- _Set task_
Output exactly the span of lines that begins at the line containing "add_leg(build, name, side, leg, mats)" and ends at the line containing "record = json.load(file)", both lines included.
* begin *
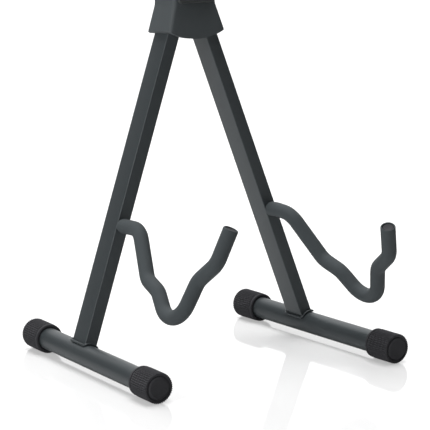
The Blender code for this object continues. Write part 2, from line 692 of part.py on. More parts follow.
def add_housing(build, parent, mats):
    frame = housing_frame()
    far = HOUSING_REAR + PAST
    housing = build.piece("hinge_housing", housing_outside(), frame, parent, mats["plastic"])
    build.cut(housing, prism((under_outline(),), -far, far), frame, parent)
    build.cut(housing, prism((leg_room_outline(),), -WALL_Y, far), frame, parent)
    ledge = WALL_Y - TOUCH
    build.cut(housing, prism((cover_outline(TOUCH),), ledge, far), frame, parent)
    ceiling = COVER_ABOVE - POCKET_HEAD
    pocket = [(-POCKET_HALF_WIDTH, POCKET_FLOOR), (POCKET_HALF_WIDTH, POCKET_FLOOR),
              (POCKET_HALF_WIDTH, ceiling), (-POCKET_HALF_WIDTH, ceiling)]
    build.cut(housing, prism((pocket,), -HOUSING_FRONT + POCKET_WALL, far), frame, parent)
    boss = cylinder(BOSS_RADIUS, -WALL_Y - WALL_FRONT / 2, ledge, 16, z=-BOSS_BELOW)
    build.cut(housing, boss, frame, parent, "UNION")
    pilot_end = COVER_OUT - SCREW_DEPTH - TOUCH
    for x, z in screw_places():
        pilot = cylinder(SCREW_RADIUS + TOUCH, pilot_end, far, 14, x, z)
        build.cut(housing, pilot, frame, parent)

    cover = build.piece("housing_rear_cover", prism((cover_outline(0.0),), WALL_Y, COVER_OUT),
                        frame, parent, mats["plastic"])
    for x, z in screw_places():
        build.cut(cover, cylinder(SCREW_RADIUS + TOUCH, 0.0, far, 14, x, z), frame, parent)
    for _, side in SIDES:
        pivot = pivot_frame(side)
        build.cut(housing, cylinder(HOLE, -far, 0.0), pivot, parent)
        build.cut(cover, cylinder(HOLE, 0.0, far), pivot, parent)

    for index, (x, z) in enumerate(screw_places(), 1):
        head = COVER_OUT + TOUCH
        screw = turned((
            (0.0, head + SCREW_HEAD_HEIGHT),
            (SCREW_HEAD_RADIUS * 0.6, head + SCREW_HEAD_HEIGHT),
            (SCREW_HEAD_RADIUS, head + SCREW_HEAD_HEIGHT * 0.4),
            (SCREW_HEAD_RADIUS, head),
            (SCREW_RADIUS, head),
            (SCREW_RADIUS, COVER_OUT - SCREW_DEPTH + SCREW_RADIUS),
            (0.0, COVER_OUT - SCREW_DEPTH),
        ), 14, False)
        at = frame @ Matrix.Translation((x, 0.0, z))
        build.piece(f"cover_screw_{index}", screw, at, parent, mats["zinc"])


def add_pad(build, parent, mats):
    frame = housing_frame()
    half_height = (PAD_ABOVE + PAD_BELOW) / 2
    at = frame @ Matrix.Translation((0.0, 0.0, (PAD_ABOVE - PAD_BELOW) / 2))
    back = -HOUSING_FRONT - TOUCH
    outline = rounded_rectangle(PAD_HALF_WIDTH, half_height, PAD_CORNER, 4)
    pad = build.piece("rest_pad", prism((outline,), back - PAD_THICK, back), at, parent, mats["rubber"])
    edge = pad.modifiers.new("soft_edge", "BEVEL")
    edge.width = PAD_ROUND
    edge.segments = 2
    edge.limit_method = "ANGLE"
    edge.angle_limit = math.radians(60)
    for _, side in SIDES:
        room = cylinder(BOLT_HEAD_RADIUS + WASHER_SPACE, back - BOLT_HEAD_HEIGHT - WASHER_SPACE, 0.0, 20)
        build.cut(pad, room, pivot_frame(side), parent)


# The stand

def centre_on_floor(root, parts):
    """Moves the stand so that its box stands on the floor, centred on the origin."""
    bpy.context.view_layer.update()
    graph = bpy.context.evaluated_depsgraph_get()
    points = []
    for obj in parts.objects:
        if obj.type == "MESH":
            final = obj.evaluated_get(graph)
            points += [final.matrix_world @ vert.co for vert in final.data.vertices]
    low = [min(point[axis] for point in points) for axis in range(3)]
    high = [max(point[axis] for point in points) for axis in range(3)]
    root.location = (-(low[0] + high[0]) / 2, -(low[1] + high[1]) / 2, -low[2])


def main():
    clear_scene()
    bpy.context.scene.unit_settings.system = "METRIC"
    build = Builder()
    mats = {
        "paint": material("black_powder_coat", (0.030, 0.034, 0.036), 0.42, 0.0),
        "plastic": material("black_moulded_plastic", (0.035, 0.040, 0.042), 0.55, 0.0),
        "rubber": material("black_rubber", (0.018, 0.020, 0.021), 0.75, 0.0),
        "foam": material("black_foam", (0.030, 0.035, 0.037), 0.85, 0.0),
        "steel": material("dark_steel", (0.20, 0.20, 0.20), 0.40, 0.9),
        "zinc": material("black_zinc", (0.10, 0.10, 0.11), 0.38, 0.9),
        "nylon": material("nylon", (0.62, 0.60, 0.55), 0.55, 0.0),
    }
    root = build.empty("stand_root", Matrix.Identity(4))
    head = build.empty("housing_axis", housing_frame(), root)
    add_housing(build, head, mats)
    add_pad(build, head, mats)
    for name, side in SIDES:
        add_pivot(build, name, side, head, mats)
        leg = build.empty(f"leg_axis_{name}", pivot_frame(side), root)
        add_leg(build, name, side, leg, mats)
        add_foot(build, name, side, leg, mats)
        arm = build.empty(f"arm_axis_{name}", arm_frame(name, side), leg)
        add_arm(build, name, side, arm, mats)
    centre_on_floor(root, build.parts)


main()
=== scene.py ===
import bisect
import json
import math

import bmesh
import bpy
from bpy.props import FloatProperty, FloatVectorProperty, IntProperty, PointerProperty
from mathutils import Matrix, Vector, noise

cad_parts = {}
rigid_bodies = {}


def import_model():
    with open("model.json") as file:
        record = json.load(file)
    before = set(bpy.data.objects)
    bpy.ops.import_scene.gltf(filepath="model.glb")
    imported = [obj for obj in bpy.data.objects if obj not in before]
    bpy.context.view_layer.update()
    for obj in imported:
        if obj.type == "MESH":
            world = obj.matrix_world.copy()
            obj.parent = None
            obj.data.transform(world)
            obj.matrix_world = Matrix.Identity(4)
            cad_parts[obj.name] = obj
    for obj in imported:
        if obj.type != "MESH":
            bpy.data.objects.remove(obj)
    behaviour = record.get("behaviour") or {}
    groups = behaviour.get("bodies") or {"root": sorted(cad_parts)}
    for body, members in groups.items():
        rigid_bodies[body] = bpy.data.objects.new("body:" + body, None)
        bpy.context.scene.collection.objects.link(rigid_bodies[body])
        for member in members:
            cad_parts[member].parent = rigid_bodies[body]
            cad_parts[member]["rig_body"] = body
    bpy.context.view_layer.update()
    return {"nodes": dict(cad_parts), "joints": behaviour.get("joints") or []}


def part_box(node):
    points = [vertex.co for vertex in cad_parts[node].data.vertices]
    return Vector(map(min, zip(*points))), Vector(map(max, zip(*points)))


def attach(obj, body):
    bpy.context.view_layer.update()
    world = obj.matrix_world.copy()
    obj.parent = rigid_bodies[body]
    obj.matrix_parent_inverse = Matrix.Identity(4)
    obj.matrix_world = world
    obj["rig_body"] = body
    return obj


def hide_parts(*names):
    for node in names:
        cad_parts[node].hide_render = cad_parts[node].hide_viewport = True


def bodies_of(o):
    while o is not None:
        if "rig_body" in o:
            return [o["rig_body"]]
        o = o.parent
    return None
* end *
- _Finished answer_
        add_leg(build, name, side, leg, mats)
        add_foot(build, name, side, leg, mats)
        arm = build.empty(f"arm_axis_{name}", arm_frame(name, side), leg)
        add_arm(build, name, side, arm, mats)
    centre_on_floor(root, build.parts)


main()
=== scene.py ===
import bisect
import json
import math

import bmesh
import bpy
from bpy.props import FloatProperty, FloatVectorProperty, IntProperty, PointerProperty
from mathutils import Matrix, Vector, noise

cad_parts = {}
rigid_bodies = {}


def import_model():
    with open("model.json") as file:
        record = json.load(file)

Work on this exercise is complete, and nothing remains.